有那么一种人,从不管世界是怎样的汹涌,他总是在自己的世界里那么安静的坐着,仿佛一切都与他无关。他说,判断那是法学家的事,褒贬那是理学家的事,至于流芳百世还是遗臭万年,那是史学家的事。
他都不置喙,他就那么安静地坐在世界的外围。
生活在沸沸扬扬的潮流之外,做彩色世界里的一部黑白片。那是不是缘于内心深处无以言说的孤独呢?孤独,对某些人来说,是一种最舒服最释放的情感方式。有个学心理学的朋友曾经说,孤独与血型和骨骼有关。我一直不能明白他的意思,因为他不是说的血液和骨头。
时常会有这样一种状况,我突然被自己的精神逼到了绝望的角落。我看得见那个角落,是我童年的梦里多次光顾过的。在梦里,每一次我都昂首挺胸执拗地往下走,直到我看到胡同尽头那灰蒙蒙的墙,和墙上甲骨文一样的文字。
梦如果是某种暗示,它是不是告诉我在生活中不要总是执拗于某种状态呢?如果老是那么固执己见,那么生活注定只能是一条死胡同。我想,之所以在梦中那么义无反顾地往下走,或许那一刻我认定那是安全的。一条死胡同里,不会有车来车往,不会有嘈嘈切切。记得一本书上有这样一句话,中心都是漩涡,立于漩涡中随时都可能招致灭顶之灾。像我这种主干神经不够粗壮发达,而末梢神经又过于敏锐的人,只适合徘徊在大千世界的外围。在那条熟悉的死胡同里,我可以随时席地而坐,不会有人来笑话我,更不会有人来打扰我,把“毛病”这一类的词语免费相赠。
在世界认定的外围行走,那是很闲适的流浪,不用担心所有突如其来的东西。地上的水坑,路上的荆棘,都是自然之作。但是,有一种情形是必须有所准备的,那就是,当一个人在外围呆着太久了,他是不是还有在中心生存的能力?人家已经把十八般武艺练得轻车熟路了,随便一招打过来,他有招架之功还手之力?如果不想趟这趟浑水,落得个千疮百孔,那赶紧,哪里来哪里去。如果还想在世界的中心做为一番,那可得冒头破血流的危险。成功,从来都不是那么容易的,何况还是想在一个敌情没弄清的阵地上硕果累累。

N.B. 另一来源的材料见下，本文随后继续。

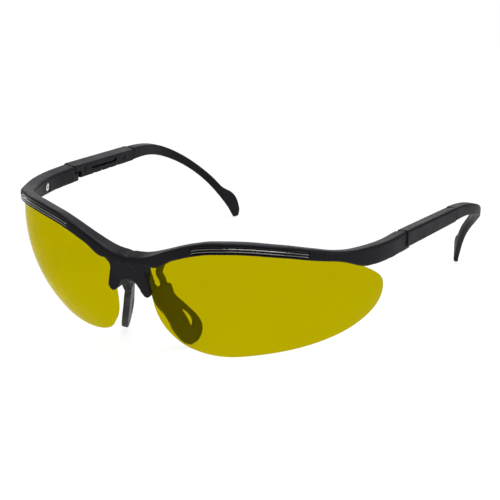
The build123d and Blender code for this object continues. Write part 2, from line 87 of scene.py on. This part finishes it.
# %% A socket that can be added, multiplied and subtracted
class Wire:
    def __init__(self, tree, socket):
        self.tree = tree
        self.socket = socket

    def maths(self, operation, *values):
        node = self.tree.nodes.new("ShaderNodeMath")
        node.operation = operation
        for slot, value in zip(node.inputs, values):
            join(self.tree, slot, value)
        return Wire(self.tree, node.outputs[0])

    def __add__(self, other):
        return self.maths("ADD", self, other)

    def __radd__(self, other):
        return self.maths("ADD", other, self)

    def __sub__(self, other):
        return self.maths("SUBTRACT", self, other)

    def __rsub__(self, other):
        return self.maths("SUBTRACT", other, self)

    def __mul__(self, other):
        return self.maths("MULTIPLY", self, other)

    def __rmul__(self, other):
        return self.maths("MULTIPLY", other, self)


def join(tree, slot, value):
    """Link a wire to an input socket, or set the socket to a plain value."""
    if isinstance(value, Wire):
        tree.links.new(value.socket, slot)
    else:
        slot.default_value = value


# %% A material with its Principled shader and its own coordinates
class Finish:
    def __init__(self, name, **constants):
        self.material = bpy.data.materials.new(name)
        self.material.use_nodes = True
        self.tree = self.material.node_tree
        self.shader = self.tree.nodes["Principled BSDF"]
        self.set(**constants)
        self.place = self.node("ShaderNodeTexCoord", output="Object")

    def set(self, **values):
        for name, value in values.items():
            join(self.tree, self.shader.inputs[name.replace("_", " ")], value)

    def node(self, kind, settings=None, output=0, **inputs):
        node = self.tree.nodes.new(kind)
        for name, value in (settings or {}).items():
            setattr(node, name, value)
        for name, value in inputs.items():
            join(self.tree, node.inputs[name.replace("_", " ")], value)
        return Wire(self.tree, node.outputs[output])

    def noise(self, size, detail=3.0, roughness=0.5, vector=None):
        """Soft random pattern whose blotches are about this many metres across."""
        return self.node(
            "ShaderNodeTexNoise",
            Vector=vector or self.place,
            Scale=1 / size,
            Detail=detail,
            Roughness=roughness,
        )

    def between(self, value, low, high, low_out=0.0, high_out=1.0):
        """Read a value from one range onto another."""
        return self.node(
            "ShaderNodeMapRange",
            Value=value,
            From_Min=low,
            From_Max=high,
            To_Min=low_out,
            To_Max=high_out,
        )

    def blend(self, share, first, second):
        """Mix two colours. A Mix node lists its colour sockets after those for numbers and vectors."""
        mixed = self.node("ShaderNodeMix", {"data_type": "RGBA"}, output=2, Factor=share)
        for slot, colour in zip(mixed.socket.node.inputs[6:8], (first, second)):
            join(self.tree, slot, colour)
        return mixed

    def bump(self, height, distance, strength):
        """Turn a height pattern into small dents of this depth in metres."""
        self.set(Normal=self.node("ShaderNodeBump", Height=height, Distance=distance, Strength=strength))


def grey(level, blue=1.0):
    """A neutral colour, a little cooler where blue is over 1."""
    return (level, level, level * blue, 1)


# %% [markdown]
# ## Moulded nylon
# The frame, sleeves and arms are injection moulded in black nylon from a spark-eroded mould. Its surface is a
# fine, even grain, so light spreads on it and the top faces look dark grey rather than black. A fine noise
# gives the grain, and a broad one makes the roughness and the colour drift a little, as handling does.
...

所以,我的地盘就注定了只能是那条死胡同。这么想时,我又对上帝生出了无限感恩。上帝知道,有一类人,他们只需要一条死胡同,来安然度过平庸的一生,刀光剑影,真枪实弹,那不是他们适合的舞台。
有那么些时候,我也会在胡同的墙上扒一个小孔,窥探一下外面的世界。但更多的时候,我是一个人坐着,对外面的打斗声,哭喊声,争吵声,呻吟声,如若未闻。那是他们的中心,我在他们的外围。
若是换个角度来看,我站在自己的中心,他们在我的外围。我有我的中心,我又何必孜孜于外围的热闹。只不过是,他们的中心是主场,我的中心是界外。虽然是界外,但我与那种被红牌罚下场的全然不同,我根本就没有上过场,我更乐于当个看客。对岸起火了,闹腾着纵火者的窃笑和救火者的慌乱,而我这边是安然无事的从容,只因为我是界外。
当然,如果再站在一个能够“一览众山小”的高处观看,那他们又何尝不是界外。
曾在梦里问过一个奇怪的问题:为什么中心的每一张脸都那么相似?有人告诉我,那是因为那里的每一张脸都是一座城堡。多年来我一直对这一答案抱有怀疑。心想若真如他所说,那所谓的强大,不就只有一堵墙的厚度?后来我慢慢知道,虽然只是一堵墙,但墙里的人却认为这是堡垒。堡垒只容易从内部攻破。我还记得他告诉我答案时,我内心突然恐惧得无法自持,终于忍不住摸了摸自己的脸,我仿佛觉得它也变成了一座城堡。当我打了个激伶想到我是站在外围的时候,脸又立刻回归到了一张纸的厚薄。虽然依然没有丝毫弹性,依然是那种玉石般的坚硬,但那是我熟悉的温度和质地。